Objective: Please give the data below again in full, exactly as it stands.

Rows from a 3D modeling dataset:
--- Begin ---
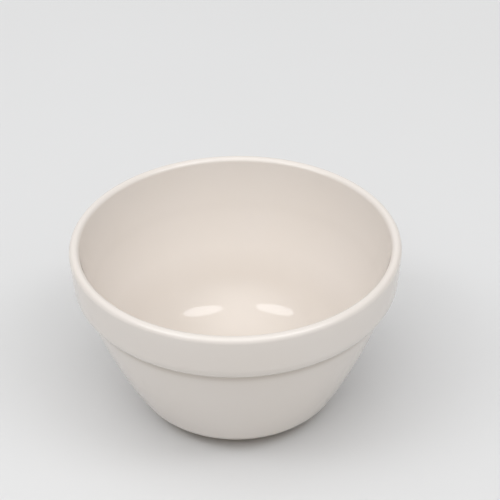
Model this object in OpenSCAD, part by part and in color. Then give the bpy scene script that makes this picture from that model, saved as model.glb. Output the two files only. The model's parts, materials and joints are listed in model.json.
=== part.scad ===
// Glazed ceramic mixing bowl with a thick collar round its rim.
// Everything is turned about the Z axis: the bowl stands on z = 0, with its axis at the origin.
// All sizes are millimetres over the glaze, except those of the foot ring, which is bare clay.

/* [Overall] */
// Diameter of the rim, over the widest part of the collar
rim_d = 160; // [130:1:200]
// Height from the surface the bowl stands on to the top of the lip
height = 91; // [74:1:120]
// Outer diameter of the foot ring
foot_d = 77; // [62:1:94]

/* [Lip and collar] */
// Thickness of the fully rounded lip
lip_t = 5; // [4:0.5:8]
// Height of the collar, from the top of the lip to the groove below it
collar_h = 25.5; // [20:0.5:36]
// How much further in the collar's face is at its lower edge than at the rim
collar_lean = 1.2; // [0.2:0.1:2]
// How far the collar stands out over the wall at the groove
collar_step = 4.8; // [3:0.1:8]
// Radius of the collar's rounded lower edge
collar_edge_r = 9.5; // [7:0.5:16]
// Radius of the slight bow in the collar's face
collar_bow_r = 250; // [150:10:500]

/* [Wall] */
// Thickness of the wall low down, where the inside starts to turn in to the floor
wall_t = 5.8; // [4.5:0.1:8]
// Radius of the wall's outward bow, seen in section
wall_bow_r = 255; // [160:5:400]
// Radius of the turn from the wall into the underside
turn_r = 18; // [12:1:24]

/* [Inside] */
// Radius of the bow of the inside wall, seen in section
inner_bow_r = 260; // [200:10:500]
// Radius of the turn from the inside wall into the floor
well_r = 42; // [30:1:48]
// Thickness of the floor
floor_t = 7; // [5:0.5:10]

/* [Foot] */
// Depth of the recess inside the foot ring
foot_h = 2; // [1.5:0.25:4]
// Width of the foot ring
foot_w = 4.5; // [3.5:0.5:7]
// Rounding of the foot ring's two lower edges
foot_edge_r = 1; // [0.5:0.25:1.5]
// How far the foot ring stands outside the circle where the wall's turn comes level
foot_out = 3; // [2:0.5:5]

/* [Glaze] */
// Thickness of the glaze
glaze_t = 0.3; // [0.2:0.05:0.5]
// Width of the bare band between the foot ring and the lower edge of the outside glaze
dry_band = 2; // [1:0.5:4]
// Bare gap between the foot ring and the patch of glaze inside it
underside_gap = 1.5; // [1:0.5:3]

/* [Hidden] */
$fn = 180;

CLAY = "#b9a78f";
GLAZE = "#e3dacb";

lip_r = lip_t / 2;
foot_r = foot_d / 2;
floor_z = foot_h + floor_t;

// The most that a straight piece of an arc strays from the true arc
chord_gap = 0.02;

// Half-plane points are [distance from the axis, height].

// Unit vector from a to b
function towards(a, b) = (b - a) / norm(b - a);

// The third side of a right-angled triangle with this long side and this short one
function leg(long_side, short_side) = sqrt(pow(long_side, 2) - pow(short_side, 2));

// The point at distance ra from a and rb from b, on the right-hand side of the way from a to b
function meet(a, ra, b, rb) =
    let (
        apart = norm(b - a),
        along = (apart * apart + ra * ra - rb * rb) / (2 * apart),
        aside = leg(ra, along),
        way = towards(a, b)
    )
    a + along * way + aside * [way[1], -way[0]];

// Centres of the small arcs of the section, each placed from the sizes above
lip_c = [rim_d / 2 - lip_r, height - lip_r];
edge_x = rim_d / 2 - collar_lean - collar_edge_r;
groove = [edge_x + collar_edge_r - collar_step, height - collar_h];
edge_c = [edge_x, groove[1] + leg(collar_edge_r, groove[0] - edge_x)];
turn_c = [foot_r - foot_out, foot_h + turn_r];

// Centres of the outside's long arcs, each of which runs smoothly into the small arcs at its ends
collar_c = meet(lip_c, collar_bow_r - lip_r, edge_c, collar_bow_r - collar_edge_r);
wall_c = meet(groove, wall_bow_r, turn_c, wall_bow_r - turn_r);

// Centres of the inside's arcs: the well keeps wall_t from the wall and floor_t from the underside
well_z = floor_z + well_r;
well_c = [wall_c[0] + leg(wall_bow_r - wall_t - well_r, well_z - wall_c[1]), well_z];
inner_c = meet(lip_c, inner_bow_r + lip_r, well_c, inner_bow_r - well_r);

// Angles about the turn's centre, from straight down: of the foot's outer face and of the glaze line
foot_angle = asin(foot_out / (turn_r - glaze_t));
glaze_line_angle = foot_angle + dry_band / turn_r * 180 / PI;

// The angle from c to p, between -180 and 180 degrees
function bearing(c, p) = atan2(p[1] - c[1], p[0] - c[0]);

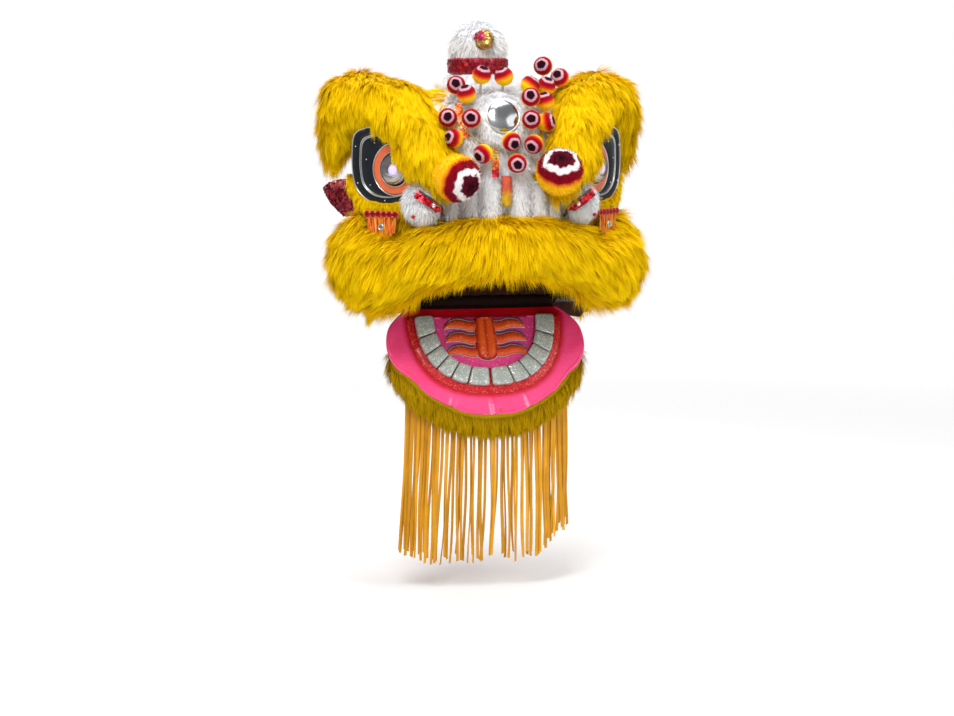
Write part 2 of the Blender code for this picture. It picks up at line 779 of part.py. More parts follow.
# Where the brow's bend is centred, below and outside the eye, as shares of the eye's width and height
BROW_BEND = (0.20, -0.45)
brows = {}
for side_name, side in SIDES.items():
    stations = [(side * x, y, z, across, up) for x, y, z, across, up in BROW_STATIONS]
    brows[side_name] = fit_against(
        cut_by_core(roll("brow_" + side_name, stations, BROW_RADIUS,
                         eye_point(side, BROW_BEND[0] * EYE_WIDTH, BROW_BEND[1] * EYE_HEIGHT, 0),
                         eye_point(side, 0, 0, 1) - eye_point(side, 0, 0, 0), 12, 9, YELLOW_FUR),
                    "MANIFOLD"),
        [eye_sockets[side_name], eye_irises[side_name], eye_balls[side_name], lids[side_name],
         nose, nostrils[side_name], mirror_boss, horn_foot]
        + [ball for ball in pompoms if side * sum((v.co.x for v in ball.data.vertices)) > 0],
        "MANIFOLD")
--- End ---
Result:
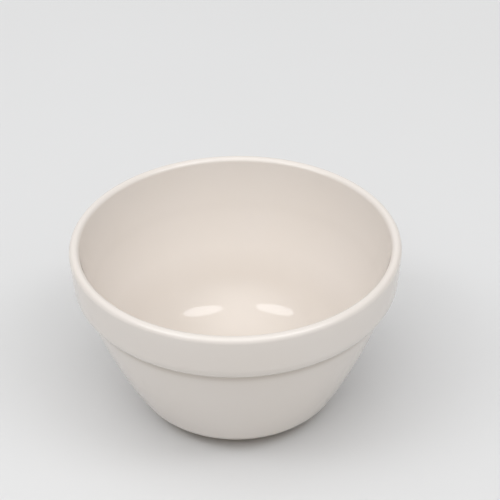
Model this object in OpenSCAD, part by part and in color. Then give the bpy scene script that makes this picture from that model, saved as model.glb. Output the two files only. The model's parts, materials and joints are listed in model.json.
=== part.scad ===
// Glazed ceramic mixing bowl with a thick collar round its rim.
// Everything is turned about the Z axis: the bowl stands on z = 0, with its axis at the origin.
// All sizes are millimetres over the glaze, except those of the foot ring, which is bare clay.

/* [Overall] */
// Diameter of the rim, over the widest part of the collar
rim_d = 160; // [130:1:200]
// Height from the surface the bowl stands on to the top of the lip
height = 91; // [74:1:120]
// Outer diameter of the foot ring
foot_d = 77; // [62:1:94]

/* [Lip and collar] */
// Thickness of the fully rounded lip
lip_t = 5; // [4:0.5:8]
// Height of the collar, from the top of the lip to the groove below it
collar_h = 25.5; // [20:0.5:36]
// How much further in the collar's face is at its lower edge than at the rim
collar_lean = 1.2; // [0.2:0.1:2]
// How far the collar stands out over the wall at the groove
collar_step = 4.8; // [3:0.1:8]
// Radius of the collar's rounded lower edge
collar_edge_r = 9.5; // [7:0.5:16]
// Radius of the slight bow in the collar's face
collar_bow_r = 250; // [150:10:500]

/* [Wall] */
// Thickness of the wall low down, where the inside starts to turn in to the floor
wall_t = 5.8; // [4.5:0.1:8]
// Radius of the wall's outward bow, seen in section
wall_bow_r = 255; // [160:5:400]
// Radius of the turn from the wall into the underside
turn_r = 18; // [12:1:24]

/* [Inside] */
// Radius of the bow of the inside wall, seen in section
inner_bow_r = 260; // [200:10:500]
// Radius of the turn from the inside wall into the floor
well_r = 42; // [30:1:48]
// Thickness of the floor
floor_t = 7; // [5:0.5:10]

/* [Foot] */
// Depth of the recess inside the foot ring
foot_h = 2; // [1.5:0.25:4]
// Width of the foot ring
foot_w = 4.5; // [3.5:0.5:7]
// Rounding of the foot ring's two lower edges
foot_edge_r = 1; // [0.5:0.25:1.5]
// How far the foot ring stands outside the circle where the wall's turn comes level
foot_out = 3; // [2:0.5:5]

/* [Glaze] */
// Thickness of the glaze
glaze_t = 0.3; // [0.2:0.05:0.5]
// Width of the bare band between the foot ring and the lower edge of the outside glaze
dry_band = 2; // [1:0.5:4]
// Bare gap between the foot ring and the patch of glaze inside it
underside_gap = 1.5; // [1:0.5:3]

/* [Hidden] */
$fn = 180;

CLAY = "#b9a78f";
GLAZE = "#e3dacb";

lip_r = lip_t / 2;
foot_r = foot_d / 2;
floor_z = foot_h + floor_t;

// The most that a straight piece of an arc strays from the true arc
chord_gap = 0.02;

// Half-plane points are [distance from the axis, height].

// Unit vector from a to b
function towards(a, b) = (b - a) / norm(b - a);

// The third side of a right-angled triangle with this long side and this short one
function leg(long_side, short_side) = sqrt(pow(long_side, 2) - pow(short_side, 2));

// The point at distance ra from a and rb from b, on the right-hand side of the way from a to b
function meet(a, ra, b, rb) =
    let (
        apart = norm(b - a),
        along = (apart * apart + ra * ra - rb * rb) / (2 * apart),
        aside = leg(ra, along),
        way = towards(a, b)
    )
    a + along * way + aside * [way[1], -way[0]];

// Centres of the small arcs of the section, each placed from the sizes above
lip_c = [rim_d / 2 - lip_r, height - lip_r];
edge_x = rim_d / 2 - collar_lean - collar_edge_r;
groove = [edge_x + collar_edge_r - collar_step, height - collar_h];
edge_c = [edge_x, groove[1] + leg(collar_edge_r, groove[0] - edge_x)];
turn_c = [foot_r - foot_out, foot_h + turn_r];

// Centres of the outside's long arcs, each of which runs smoothly into the small arcs at its ends
collar_c = meet(lip_c, collar_bow_r - lip_r, edge_c, collar_bow_r - collar_edge_r);
wall_c = meet(groove, wall_bow_r, turn_c, wall_bow_r - turn_r);

// Centres of the inside's arcs: the well keeps wall_t from the wall and floor_t from the underside
well_z = floor_z + well_r;
well_c = [wall_c[0] + leg(wall_bow_r - wall_t - well_r, well_z - wall_c[1]), well_z];
inner_c = meet(lip_c, inner_bow_r + lip_r, well_c, inner_bow_r - well_r);

// Angles about the turn's centre, from straight down: of the foot's outer face and of the glaze line
foot_angle = asin(foot_out / (turn_r - glaze_t));
glaze_line_angle = foot_angle + dry_band / turn_r * 180 / PI;

// The angle from c to p, between -180 and 180 degrees
function bearing(c, p) = atan2(p[1] - c[1], p[0] - c[0]);

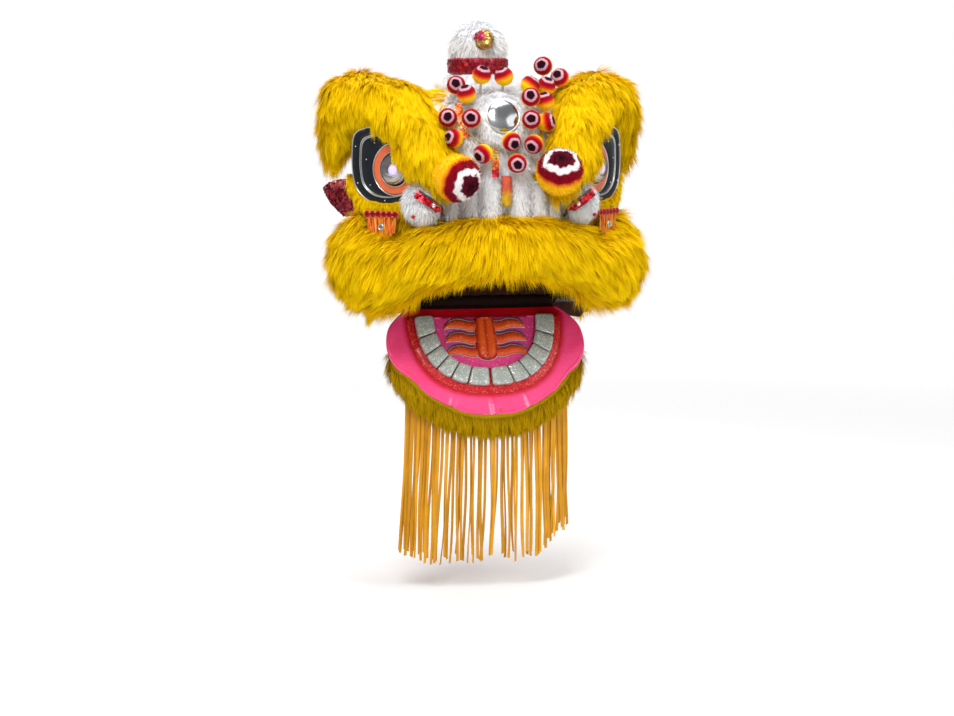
Write part 2 of the Blender code for this picture. It picks up at line 779 of part.py. More parts follow.
# Where the brow's bend is centred, below and outside the eye, as shares of the eye's width and height
BROW_BEND = (0.20, -0.45)
brows = {}
for side_name, side in SIDES.items():
    stations = [(side * x, y, z, across, up) for x, y, z, across, up in BROW_STATIONS]
    brows[side_name] = fit_against(
        cut_by_core(roll("brow_" + side_name, stations, BROW_RADIUS,
                         eye_point(side, BROW_BEND[0] * EYE_WIDTH, BROW_BEND[1] * EYE_HEIGHT, 0),
                         eye_point(side, 0, 0, 1) - eye_point(side, 0, 0, 0), 12, 9, YELLOW_FUR),
                    "MANIFOLD"),
        [eye_sockets[side_name], eye_irises[side_name], eye_balls[side_name], lids[side_name],
         nose, nostrils[side_name], mirror_boss, horn_foot]
        + [ball for ball in pompoms if side * sum((v.co.x for v in ball.data.vertices)) > 0],
        "MANIFOLD")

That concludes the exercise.